Work out how many lines in the entries below include the word "model". Give nothing but the number.

Data extracted from a collection
○ ○ ○ ○ ○ ○ ○
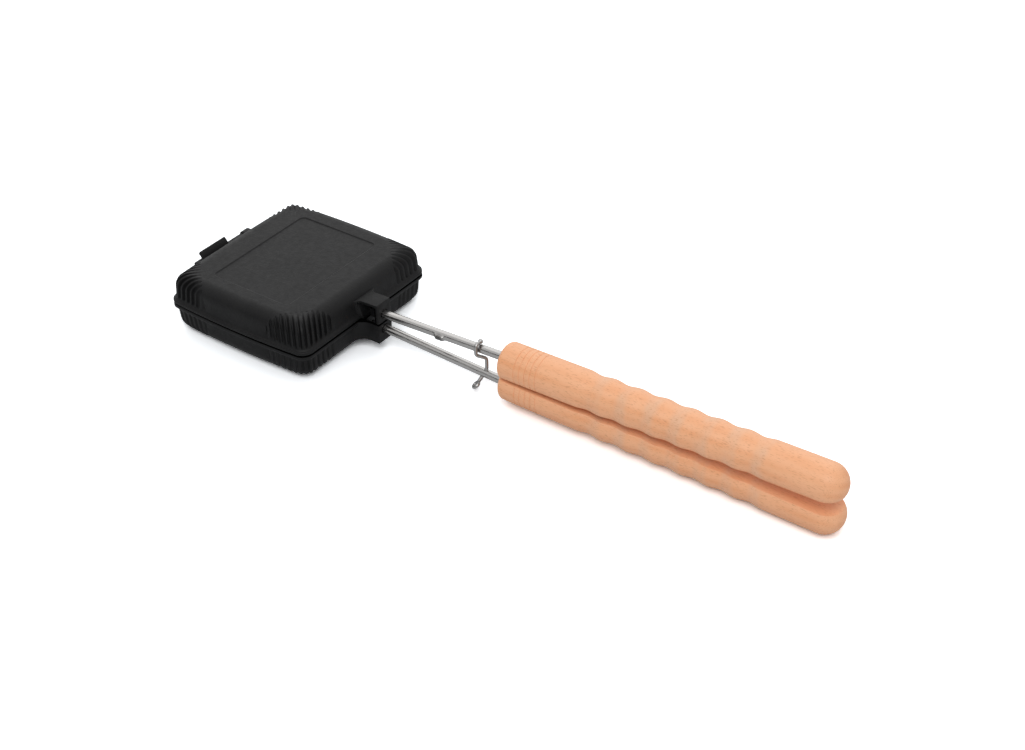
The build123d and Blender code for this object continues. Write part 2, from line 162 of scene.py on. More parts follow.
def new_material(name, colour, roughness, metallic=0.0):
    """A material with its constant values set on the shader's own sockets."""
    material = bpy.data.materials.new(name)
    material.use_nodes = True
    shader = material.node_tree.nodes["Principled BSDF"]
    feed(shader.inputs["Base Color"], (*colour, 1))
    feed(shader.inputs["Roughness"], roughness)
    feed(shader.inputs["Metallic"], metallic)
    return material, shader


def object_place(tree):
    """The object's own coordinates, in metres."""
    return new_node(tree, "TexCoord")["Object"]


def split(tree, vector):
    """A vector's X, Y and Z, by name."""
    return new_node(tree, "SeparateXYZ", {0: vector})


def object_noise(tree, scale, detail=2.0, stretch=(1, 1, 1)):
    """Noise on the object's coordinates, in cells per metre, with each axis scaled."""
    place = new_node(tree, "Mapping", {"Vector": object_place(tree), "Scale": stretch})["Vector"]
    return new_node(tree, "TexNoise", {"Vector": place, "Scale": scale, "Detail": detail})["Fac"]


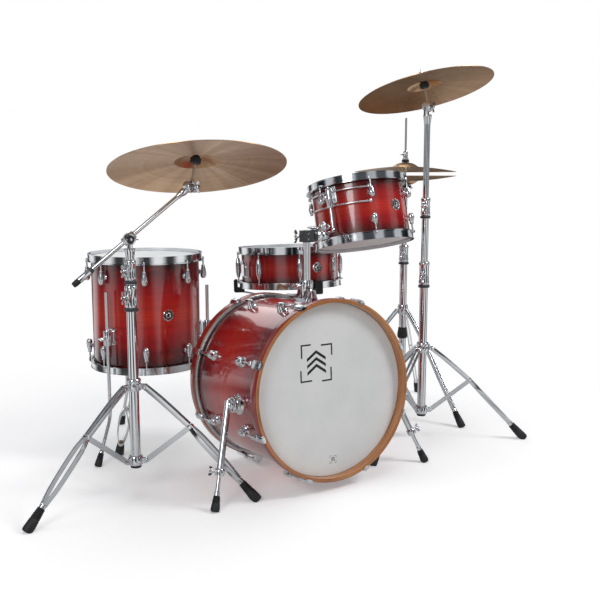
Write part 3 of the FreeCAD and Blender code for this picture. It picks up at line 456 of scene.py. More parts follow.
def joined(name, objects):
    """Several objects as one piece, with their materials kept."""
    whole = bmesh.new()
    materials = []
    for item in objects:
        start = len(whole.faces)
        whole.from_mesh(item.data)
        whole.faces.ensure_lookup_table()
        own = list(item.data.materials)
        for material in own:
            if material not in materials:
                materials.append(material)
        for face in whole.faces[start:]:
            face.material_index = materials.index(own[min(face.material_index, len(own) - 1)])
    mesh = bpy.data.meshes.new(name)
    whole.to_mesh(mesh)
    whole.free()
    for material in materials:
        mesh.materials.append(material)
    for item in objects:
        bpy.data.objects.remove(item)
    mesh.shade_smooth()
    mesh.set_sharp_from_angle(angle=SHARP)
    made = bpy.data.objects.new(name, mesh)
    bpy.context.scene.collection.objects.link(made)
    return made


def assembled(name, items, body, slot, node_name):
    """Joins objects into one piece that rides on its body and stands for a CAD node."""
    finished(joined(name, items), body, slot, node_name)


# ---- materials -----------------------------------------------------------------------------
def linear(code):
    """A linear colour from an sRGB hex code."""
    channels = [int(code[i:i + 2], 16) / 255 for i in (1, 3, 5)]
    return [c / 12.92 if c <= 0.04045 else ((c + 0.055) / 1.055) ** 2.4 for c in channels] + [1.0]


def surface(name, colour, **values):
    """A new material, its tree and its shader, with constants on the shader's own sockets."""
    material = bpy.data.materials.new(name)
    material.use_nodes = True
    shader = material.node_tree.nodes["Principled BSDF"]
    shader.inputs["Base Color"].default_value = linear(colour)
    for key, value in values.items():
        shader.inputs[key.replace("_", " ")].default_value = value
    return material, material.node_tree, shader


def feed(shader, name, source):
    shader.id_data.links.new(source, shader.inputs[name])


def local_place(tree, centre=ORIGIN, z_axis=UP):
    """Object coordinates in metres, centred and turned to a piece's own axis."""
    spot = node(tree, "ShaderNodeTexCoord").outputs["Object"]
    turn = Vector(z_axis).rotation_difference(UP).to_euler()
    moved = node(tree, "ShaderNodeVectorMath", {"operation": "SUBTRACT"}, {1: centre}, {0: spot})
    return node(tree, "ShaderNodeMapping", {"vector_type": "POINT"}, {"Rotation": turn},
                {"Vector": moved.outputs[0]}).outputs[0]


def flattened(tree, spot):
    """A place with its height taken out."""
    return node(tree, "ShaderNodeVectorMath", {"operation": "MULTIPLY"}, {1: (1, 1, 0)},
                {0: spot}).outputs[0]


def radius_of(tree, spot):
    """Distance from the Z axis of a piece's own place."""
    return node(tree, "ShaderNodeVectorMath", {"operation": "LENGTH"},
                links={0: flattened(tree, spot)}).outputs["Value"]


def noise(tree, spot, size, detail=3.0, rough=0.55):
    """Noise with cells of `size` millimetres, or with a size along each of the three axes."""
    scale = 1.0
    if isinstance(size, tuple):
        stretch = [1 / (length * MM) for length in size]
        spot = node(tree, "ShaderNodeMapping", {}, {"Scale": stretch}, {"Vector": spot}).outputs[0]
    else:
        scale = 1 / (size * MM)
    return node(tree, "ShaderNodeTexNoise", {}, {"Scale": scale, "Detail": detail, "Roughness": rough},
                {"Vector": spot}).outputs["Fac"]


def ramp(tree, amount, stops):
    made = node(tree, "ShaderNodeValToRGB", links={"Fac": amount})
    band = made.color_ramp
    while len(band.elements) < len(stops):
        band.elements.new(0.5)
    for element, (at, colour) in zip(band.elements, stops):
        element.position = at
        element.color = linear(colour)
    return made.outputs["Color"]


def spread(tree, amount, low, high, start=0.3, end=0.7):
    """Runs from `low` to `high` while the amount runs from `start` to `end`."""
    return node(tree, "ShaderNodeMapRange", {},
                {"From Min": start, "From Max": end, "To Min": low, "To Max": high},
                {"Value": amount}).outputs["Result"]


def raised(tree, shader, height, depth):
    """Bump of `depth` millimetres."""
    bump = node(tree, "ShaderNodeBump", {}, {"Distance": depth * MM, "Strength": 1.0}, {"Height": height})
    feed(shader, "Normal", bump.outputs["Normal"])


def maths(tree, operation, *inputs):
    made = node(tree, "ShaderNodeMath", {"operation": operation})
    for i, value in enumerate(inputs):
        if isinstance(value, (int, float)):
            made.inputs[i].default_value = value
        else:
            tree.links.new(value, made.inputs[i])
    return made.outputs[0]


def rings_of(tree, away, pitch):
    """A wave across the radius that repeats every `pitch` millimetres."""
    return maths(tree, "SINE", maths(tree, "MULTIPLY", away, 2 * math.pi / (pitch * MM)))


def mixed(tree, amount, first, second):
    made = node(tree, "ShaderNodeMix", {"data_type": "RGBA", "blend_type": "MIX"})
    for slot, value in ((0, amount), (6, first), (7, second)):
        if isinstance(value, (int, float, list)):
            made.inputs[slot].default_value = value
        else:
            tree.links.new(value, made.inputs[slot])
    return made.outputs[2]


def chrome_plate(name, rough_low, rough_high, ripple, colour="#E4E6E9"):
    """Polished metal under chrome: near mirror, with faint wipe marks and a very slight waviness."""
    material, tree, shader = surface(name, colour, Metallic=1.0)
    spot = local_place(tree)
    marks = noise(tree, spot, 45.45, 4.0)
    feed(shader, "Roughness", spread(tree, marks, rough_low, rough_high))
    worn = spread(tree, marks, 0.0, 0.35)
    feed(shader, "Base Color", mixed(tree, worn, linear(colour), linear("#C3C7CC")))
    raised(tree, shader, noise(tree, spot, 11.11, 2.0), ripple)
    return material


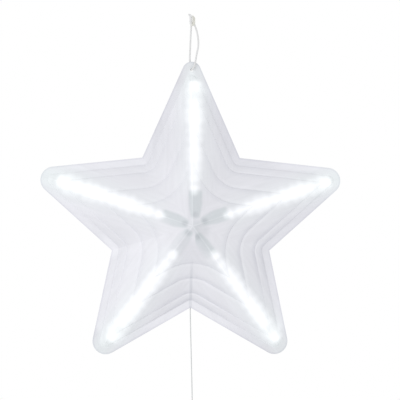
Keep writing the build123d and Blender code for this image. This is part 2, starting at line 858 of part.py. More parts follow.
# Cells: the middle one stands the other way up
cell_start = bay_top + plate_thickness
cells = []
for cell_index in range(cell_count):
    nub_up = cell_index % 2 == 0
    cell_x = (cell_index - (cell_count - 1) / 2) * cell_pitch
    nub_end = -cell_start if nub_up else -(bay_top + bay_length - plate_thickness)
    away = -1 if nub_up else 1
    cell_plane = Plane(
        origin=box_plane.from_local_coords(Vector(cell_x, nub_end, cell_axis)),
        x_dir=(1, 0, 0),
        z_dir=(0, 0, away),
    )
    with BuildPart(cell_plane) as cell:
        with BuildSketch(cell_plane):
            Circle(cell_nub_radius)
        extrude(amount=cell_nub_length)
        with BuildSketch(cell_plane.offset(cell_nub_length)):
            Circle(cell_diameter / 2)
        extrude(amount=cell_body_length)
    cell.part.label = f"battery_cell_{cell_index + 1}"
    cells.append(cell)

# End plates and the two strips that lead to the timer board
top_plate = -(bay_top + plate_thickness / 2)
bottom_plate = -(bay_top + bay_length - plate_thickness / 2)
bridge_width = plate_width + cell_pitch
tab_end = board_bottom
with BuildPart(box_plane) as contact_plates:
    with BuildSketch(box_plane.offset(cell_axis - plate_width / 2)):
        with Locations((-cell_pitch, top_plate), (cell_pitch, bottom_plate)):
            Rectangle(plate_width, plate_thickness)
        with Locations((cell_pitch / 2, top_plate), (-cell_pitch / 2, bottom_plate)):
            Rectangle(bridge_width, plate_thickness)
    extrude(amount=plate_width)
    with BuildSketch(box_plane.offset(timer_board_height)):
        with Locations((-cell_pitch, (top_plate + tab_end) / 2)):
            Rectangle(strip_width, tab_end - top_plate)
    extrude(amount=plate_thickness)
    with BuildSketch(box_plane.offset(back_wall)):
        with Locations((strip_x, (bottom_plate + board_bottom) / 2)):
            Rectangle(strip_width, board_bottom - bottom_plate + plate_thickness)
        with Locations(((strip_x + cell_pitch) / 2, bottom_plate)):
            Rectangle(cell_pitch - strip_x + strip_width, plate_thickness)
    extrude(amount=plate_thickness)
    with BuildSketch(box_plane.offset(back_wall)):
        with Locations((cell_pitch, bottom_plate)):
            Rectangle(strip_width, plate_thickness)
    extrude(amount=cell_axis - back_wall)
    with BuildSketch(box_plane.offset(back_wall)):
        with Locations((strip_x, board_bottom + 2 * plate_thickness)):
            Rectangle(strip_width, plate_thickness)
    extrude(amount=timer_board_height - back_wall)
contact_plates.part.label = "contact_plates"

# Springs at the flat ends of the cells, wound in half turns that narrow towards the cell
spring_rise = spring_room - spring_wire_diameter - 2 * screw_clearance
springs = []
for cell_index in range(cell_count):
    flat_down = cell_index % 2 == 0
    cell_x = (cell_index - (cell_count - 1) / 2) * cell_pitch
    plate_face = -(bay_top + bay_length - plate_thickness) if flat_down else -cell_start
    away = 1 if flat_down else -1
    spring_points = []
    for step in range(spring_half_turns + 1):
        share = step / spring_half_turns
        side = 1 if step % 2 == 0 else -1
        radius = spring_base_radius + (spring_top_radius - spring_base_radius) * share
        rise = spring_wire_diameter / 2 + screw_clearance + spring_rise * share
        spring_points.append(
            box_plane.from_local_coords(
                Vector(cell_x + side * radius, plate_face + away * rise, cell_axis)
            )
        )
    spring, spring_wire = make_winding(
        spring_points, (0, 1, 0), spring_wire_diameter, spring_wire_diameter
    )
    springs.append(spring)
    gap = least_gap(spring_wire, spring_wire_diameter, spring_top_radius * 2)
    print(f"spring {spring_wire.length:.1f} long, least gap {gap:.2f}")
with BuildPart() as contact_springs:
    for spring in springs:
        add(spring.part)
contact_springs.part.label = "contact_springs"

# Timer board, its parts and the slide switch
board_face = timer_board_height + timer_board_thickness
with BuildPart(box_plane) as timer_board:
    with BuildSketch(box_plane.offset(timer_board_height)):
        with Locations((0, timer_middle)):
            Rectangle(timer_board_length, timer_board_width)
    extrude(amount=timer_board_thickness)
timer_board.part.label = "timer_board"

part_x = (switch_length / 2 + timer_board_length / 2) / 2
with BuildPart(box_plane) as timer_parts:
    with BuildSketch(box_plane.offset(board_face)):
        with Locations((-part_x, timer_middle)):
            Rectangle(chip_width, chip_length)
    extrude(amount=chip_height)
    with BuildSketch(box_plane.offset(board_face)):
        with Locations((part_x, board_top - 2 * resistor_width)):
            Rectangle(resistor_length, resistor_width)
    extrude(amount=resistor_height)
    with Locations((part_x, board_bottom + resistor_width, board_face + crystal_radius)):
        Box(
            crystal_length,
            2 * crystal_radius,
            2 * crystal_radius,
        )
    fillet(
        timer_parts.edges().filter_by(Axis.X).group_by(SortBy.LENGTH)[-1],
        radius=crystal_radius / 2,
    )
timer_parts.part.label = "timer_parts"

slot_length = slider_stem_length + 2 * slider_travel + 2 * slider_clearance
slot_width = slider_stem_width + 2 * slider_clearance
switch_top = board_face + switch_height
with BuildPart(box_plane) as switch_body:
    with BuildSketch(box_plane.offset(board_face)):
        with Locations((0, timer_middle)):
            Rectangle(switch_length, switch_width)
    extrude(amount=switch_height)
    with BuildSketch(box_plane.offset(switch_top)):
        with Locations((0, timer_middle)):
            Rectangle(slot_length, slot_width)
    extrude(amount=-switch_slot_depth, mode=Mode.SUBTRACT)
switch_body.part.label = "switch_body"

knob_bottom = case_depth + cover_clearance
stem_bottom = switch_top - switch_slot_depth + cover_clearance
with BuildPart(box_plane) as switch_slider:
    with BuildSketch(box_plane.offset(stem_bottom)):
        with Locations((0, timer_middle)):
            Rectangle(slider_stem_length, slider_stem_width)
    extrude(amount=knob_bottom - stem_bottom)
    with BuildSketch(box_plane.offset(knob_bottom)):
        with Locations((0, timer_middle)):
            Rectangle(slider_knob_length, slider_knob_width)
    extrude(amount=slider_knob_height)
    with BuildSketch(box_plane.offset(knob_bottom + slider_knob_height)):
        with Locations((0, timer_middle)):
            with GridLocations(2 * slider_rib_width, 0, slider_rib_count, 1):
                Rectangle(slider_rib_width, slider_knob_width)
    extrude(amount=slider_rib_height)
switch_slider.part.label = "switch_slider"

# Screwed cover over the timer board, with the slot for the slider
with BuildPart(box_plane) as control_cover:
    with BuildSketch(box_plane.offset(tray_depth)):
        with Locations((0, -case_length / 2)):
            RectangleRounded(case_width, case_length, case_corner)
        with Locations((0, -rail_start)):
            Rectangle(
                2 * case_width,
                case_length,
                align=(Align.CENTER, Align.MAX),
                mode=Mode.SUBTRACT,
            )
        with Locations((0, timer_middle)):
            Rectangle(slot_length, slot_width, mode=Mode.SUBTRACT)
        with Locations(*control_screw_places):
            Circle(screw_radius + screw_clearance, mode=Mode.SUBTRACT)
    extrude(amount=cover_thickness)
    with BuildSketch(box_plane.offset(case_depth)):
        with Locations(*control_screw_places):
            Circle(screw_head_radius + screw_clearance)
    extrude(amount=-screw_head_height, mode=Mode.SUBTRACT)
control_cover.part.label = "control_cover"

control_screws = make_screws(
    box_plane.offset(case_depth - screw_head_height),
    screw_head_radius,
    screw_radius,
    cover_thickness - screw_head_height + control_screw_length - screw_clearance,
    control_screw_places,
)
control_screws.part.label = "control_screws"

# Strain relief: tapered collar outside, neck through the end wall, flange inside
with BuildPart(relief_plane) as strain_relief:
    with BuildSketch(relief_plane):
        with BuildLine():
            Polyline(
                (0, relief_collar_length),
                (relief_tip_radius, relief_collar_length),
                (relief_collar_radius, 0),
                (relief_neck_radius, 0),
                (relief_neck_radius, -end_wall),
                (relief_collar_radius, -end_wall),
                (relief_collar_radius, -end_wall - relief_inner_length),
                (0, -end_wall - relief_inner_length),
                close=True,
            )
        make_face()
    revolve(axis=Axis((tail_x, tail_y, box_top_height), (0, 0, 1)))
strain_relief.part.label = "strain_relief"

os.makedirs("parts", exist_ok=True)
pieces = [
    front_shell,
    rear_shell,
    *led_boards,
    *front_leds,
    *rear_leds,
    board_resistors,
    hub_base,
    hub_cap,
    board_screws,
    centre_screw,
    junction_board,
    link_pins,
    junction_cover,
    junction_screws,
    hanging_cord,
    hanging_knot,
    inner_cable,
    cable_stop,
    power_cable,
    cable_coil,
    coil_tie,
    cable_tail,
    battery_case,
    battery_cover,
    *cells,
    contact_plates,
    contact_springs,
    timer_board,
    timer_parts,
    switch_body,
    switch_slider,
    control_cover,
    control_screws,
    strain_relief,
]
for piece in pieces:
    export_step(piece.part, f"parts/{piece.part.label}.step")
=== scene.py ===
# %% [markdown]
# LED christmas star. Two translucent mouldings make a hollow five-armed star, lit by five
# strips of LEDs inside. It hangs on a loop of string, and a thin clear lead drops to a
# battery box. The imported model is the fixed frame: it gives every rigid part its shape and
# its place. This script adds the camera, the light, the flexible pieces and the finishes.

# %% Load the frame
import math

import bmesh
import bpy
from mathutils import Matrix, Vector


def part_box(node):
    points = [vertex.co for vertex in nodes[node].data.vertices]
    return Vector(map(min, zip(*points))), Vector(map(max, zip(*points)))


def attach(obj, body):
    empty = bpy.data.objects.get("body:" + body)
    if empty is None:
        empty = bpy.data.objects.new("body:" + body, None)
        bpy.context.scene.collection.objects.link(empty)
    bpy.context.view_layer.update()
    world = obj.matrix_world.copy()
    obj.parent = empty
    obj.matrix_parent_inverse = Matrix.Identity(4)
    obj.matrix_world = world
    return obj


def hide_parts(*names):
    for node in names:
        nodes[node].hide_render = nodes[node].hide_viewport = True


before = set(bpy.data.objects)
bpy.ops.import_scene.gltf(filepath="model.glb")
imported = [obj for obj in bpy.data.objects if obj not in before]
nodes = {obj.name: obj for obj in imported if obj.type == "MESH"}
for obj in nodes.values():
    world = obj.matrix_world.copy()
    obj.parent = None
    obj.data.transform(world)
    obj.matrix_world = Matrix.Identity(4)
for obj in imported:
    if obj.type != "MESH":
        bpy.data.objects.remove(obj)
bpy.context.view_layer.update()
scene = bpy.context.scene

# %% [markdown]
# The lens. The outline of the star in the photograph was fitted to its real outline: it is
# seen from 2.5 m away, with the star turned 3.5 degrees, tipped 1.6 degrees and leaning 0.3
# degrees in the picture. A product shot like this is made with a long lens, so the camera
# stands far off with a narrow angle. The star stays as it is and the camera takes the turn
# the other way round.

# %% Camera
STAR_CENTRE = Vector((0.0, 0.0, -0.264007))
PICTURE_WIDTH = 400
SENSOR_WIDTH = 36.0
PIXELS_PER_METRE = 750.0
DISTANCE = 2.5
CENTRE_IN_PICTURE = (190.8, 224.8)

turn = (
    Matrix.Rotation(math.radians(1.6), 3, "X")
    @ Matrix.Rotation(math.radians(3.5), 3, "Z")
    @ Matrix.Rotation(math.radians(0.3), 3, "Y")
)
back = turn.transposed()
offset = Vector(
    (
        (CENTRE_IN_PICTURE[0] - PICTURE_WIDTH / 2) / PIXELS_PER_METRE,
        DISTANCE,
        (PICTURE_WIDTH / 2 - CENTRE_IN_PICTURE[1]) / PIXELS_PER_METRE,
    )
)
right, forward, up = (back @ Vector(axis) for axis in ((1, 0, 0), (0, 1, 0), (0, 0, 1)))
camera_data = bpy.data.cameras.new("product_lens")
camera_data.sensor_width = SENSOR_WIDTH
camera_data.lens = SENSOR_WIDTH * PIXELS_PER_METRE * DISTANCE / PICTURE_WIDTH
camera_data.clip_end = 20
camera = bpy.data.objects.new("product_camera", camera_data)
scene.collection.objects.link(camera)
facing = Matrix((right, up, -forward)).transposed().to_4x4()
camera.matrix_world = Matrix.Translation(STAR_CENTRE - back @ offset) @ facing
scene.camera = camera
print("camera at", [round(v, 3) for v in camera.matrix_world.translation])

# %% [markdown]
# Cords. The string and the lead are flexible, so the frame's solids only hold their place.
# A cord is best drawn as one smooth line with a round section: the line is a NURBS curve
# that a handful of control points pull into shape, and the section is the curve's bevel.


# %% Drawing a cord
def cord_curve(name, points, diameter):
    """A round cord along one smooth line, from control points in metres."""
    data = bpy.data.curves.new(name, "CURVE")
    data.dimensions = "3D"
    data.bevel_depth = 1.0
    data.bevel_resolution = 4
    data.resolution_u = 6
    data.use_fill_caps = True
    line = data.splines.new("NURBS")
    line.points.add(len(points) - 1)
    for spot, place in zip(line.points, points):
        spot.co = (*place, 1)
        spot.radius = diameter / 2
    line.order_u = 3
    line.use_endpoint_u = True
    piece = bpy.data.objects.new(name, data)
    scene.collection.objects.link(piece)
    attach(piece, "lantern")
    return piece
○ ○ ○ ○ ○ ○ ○
EXERCISE RESULT:
2